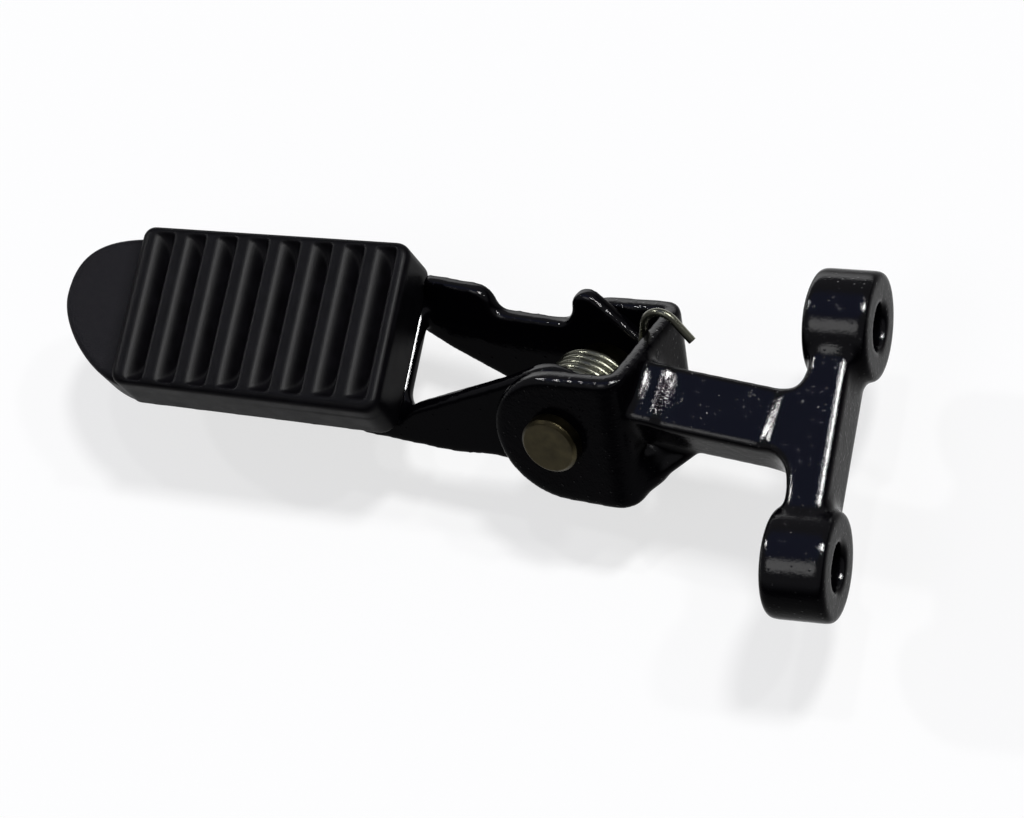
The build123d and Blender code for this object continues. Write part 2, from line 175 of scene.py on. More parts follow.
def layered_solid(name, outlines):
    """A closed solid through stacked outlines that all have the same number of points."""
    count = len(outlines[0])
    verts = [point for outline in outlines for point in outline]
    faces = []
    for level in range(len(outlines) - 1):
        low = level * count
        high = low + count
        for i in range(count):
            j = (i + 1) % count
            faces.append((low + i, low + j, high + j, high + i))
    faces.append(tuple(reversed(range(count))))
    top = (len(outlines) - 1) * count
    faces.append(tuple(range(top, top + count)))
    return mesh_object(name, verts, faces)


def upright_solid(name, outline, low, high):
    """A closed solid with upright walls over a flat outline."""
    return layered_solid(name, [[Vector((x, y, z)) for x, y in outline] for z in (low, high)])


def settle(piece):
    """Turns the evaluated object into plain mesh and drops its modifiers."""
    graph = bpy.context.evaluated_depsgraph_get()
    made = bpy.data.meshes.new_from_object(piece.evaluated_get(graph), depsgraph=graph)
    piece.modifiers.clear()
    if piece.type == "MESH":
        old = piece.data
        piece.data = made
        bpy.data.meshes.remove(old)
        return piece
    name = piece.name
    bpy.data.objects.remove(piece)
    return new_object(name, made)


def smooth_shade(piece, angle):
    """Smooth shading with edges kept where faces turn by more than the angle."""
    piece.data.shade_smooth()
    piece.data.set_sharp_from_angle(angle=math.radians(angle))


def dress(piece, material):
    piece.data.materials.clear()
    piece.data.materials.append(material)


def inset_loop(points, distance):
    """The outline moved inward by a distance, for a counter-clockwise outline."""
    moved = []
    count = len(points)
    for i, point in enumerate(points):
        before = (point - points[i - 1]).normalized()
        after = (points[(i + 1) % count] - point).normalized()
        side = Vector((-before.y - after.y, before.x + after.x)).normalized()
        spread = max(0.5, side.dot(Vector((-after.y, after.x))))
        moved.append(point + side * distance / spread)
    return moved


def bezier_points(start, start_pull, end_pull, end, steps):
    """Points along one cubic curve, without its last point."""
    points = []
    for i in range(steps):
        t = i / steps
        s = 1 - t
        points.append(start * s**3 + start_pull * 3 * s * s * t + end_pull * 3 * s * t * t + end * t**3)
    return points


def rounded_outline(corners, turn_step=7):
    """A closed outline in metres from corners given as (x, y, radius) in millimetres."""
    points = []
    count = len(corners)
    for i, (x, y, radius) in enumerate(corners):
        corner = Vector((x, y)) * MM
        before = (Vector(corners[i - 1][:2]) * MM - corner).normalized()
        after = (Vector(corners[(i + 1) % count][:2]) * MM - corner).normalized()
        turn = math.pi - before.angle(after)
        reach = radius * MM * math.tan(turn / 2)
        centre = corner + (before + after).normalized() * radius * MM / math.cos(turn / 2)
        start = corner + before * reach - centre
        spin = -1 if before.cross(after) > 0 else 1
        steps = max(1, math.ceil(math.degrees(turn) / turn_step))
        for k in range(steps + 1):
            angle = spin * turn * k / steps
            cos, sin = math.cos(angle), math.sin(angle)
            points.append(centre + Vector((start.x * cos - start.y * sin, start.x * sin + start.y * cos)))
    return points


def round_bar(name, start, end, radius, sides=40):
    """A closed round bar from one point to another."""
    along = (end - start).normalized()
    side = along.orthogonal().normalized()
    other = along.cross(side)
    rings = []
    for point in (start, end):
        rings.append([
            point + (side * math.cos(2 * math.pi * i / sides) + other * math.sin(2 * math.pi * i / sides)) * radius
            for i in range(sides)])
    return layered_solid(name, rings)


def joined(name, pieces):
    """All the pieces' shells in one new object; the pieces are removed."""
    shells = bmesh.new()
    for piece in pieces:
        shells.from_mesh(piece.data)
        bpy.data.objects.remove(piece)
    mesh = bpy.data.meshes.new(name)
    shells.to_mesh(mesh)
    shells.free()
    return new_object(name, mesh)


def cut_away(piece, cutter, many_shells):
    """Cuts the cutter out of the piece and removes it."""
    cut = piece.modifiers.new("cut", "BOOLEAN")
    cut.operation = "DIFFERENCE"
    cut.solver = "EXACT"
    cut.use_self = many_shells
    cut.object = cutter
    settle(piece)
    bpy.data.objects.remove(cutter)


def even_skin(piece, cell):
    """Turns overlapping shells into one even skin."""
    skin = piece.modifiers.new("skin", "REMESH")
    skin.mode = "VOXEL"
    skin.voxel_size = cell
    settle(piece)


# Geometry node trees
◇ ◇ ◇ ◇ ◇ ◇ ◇
Copy all of the data. Keep every word exactly as it is.

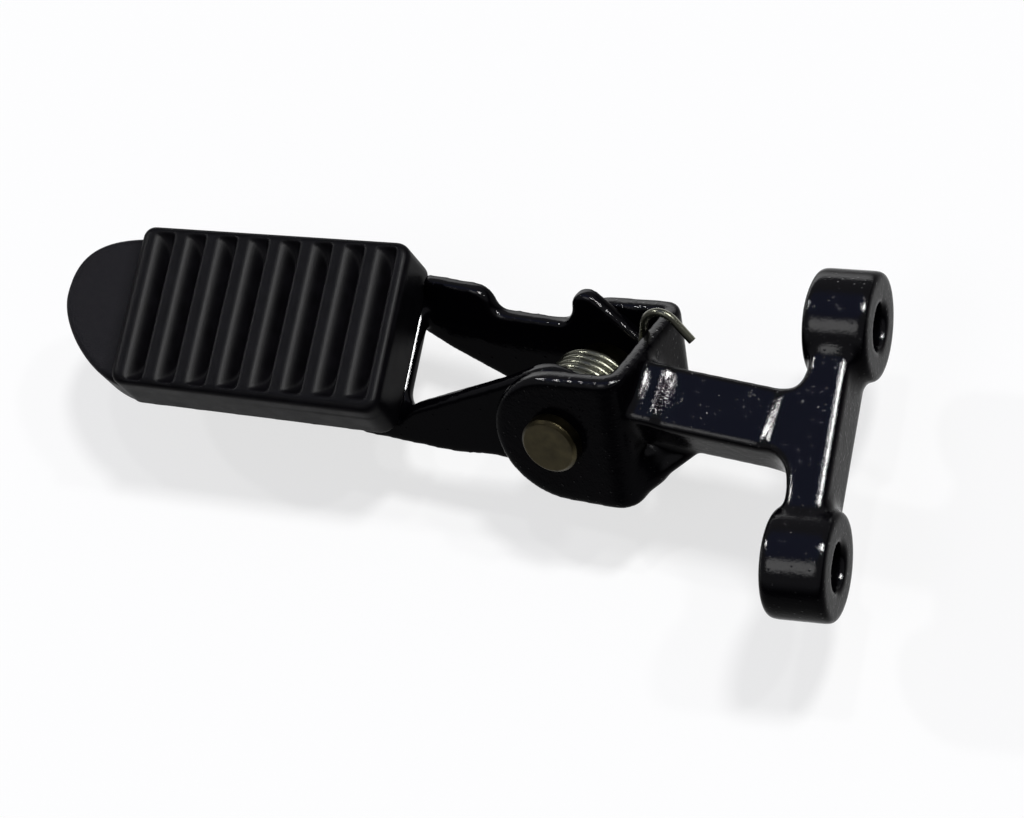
The build123d and Blender code for this object continues. Write part 2, from line 175 of scene.py on. More parts follow.
def layered_solid(name, outlines):
    """A closed solid through stacked outlines that all have the same number of points."""
    count = len(outlines[0])
    verts = [point for outline in outlines for point in outline]
    faces = []
    for level in range(len(outlines) - 1):
        low = level * count
        high = low + count
        for i in range(count):
            j = (i + 1) % count
            faces.append((low + i, low + j, high + j, high + i))
    faces.append(tuple(reversed(range(count))))
    top = (len(outlines) - 1) * count
    faces.append(tuple(range(top, top + count)))
    return mesh_object(name, verts, faces)


def upright_solid(name, outline, low, high):
    """A closed solid with upright walls over a flat outline."""
    return layered_solid(name, [[Vector((x, y, z)) for x, y in outline] for z in (low, high)])


def settle(piece):
    """Turns the evaluated object into plain mesh and drops its modifiers."""
    graph = bpy.context.evaluated_depsgraph_get()
    made = bpy.data.meshes.new_from_object(piece.evaluated_get(graph), depsgraph=graph)
    piece.modifiers.clear()
    if piece.type == "MESH":
        old = piece.data
        piece.data = made
        bpy.data.meshes.remove(old)
        return piece
    name = piece.name
    bpy.data.objects.remove(piece)
    return new_object(name, made)


def smooth_shade(piece, angle):
    """Smooth shading with edges kept where faces turn by more than the angle."""
    piece.data.shade_smooth()
    piece.data.set_sharp_from_angle(angle=math.radians(angle))


def dress(piece, material):
    piece.data.materials.clear()
    piece.data.materials.append(material)


def inset_loop(points, distance):
    """The outline moved inward by a distance, for a counter-clockwise outline."""
    moved = []
    count = len(points)
    for i, point in enumerate(points):
        before = (point - points[i - 1]).normalized()
        after = (points[(i + 1) % count] - point).normalized()
        side = Vector((-before.y - after.y, before.x + after.x)).normalized()
        spread = max(0.5, side.dot(Vector((-after.y, after.x))))
        moved.append(point + side * distance / spread)
    return moved


def bezier_points(start, start_pull, end_pull, end, steps):
    """Points along one cubic curve, without its last point."""
    points = []
    for i in range(steps):
        t = i / steps
        s = 1 - t
        points.append(start * s**3 + start_pull * 3 * s * s * t + end_pull * 3 * s * t * t + end * t**3)
    return points


def rounded_outline(corners, turn_step=7):
    """A closed outline in metres from corners given as (x, y, radius) in millimetres."""
    points = []
    count = len(corners)
    for i, (x, y, radius) in enumerate(corners):
        corner = Vector((x, y)) * MM
        before = (Vector(corners[i - 1][:2]) * MM - corner).normalized()
        after = (Vector(corners[(i + 1) % count][:2]) * MM - corner).normalized()
        turn = math.pi - before.angle(after)
        reach = radius * MM * math.tan(turn / 2)
        centre = corner + (before + after).normalized() * radius * MM / math.cos(turn / 2)
        start = corner + before * reach - centre
        spin = -1 if before.cross(after) > 0 else 1
        steps = max(1, math.ceil(math.degrees(turn) / turn_step))
        for k in range(steps + 1):
            angle = spin * turn * k / steps
            cos, sin = math.cos(angle), math.sin(angle)
            points.append(centre + Vector((start.x * cos - start.y * sin, start.x * sin + start.y * cos)))
    return points


def round_bar(name, start, end, radius, sides=40):
    """A closed round bar from one point to another."""
    along = (end - start).normalized()
    side = along.orthogonal().normalized()
    other = along.cross(side)
    rings = []
    for point in (start, end):
        rings.append([
            point + (side * math.cos(2 * math.pi * i / sides) + other * math.sin(2 * math.pi * i / sides)) * radius
            for i in range(sides)])
    return layered_solid(name, rings)


def joined(name, pieces):
    """All the pieces' shells in one new object; the pieces are removed."""
    shells = bmesh.new()
    for piece in pieces:
        shells.from_mesh(piece.data)
        bpy.data.objects.remove(piece)
    mesh = bpy.data.meshes.new(name)
    shells.to_mesh(mesh)
    shells.free()
    return new_object(name, mesh)


def cut_away(piece, cutter, many_shells):
    """Cuts the cutter out of the piece and removes it."""
    cut = piece.modifiers.new("cut", "BOOLEAN")
    cut.operation = "DIFFERENCE"
    cut.solver = "EXACT"
    cut.use_self = many_shells
    cut.object = cutter
    settle(piece)
    bpy.data.objects.remove(cutter)


def even_skin(piece, cell):
    """Turns overlapping shells into one even skin."""
    skin = piece.modifiers.new("skin", "REMESH")
    skin.mode = "VOXEL"
    skin.voxel_size = cell
    settle(piece)


# Geometry node trees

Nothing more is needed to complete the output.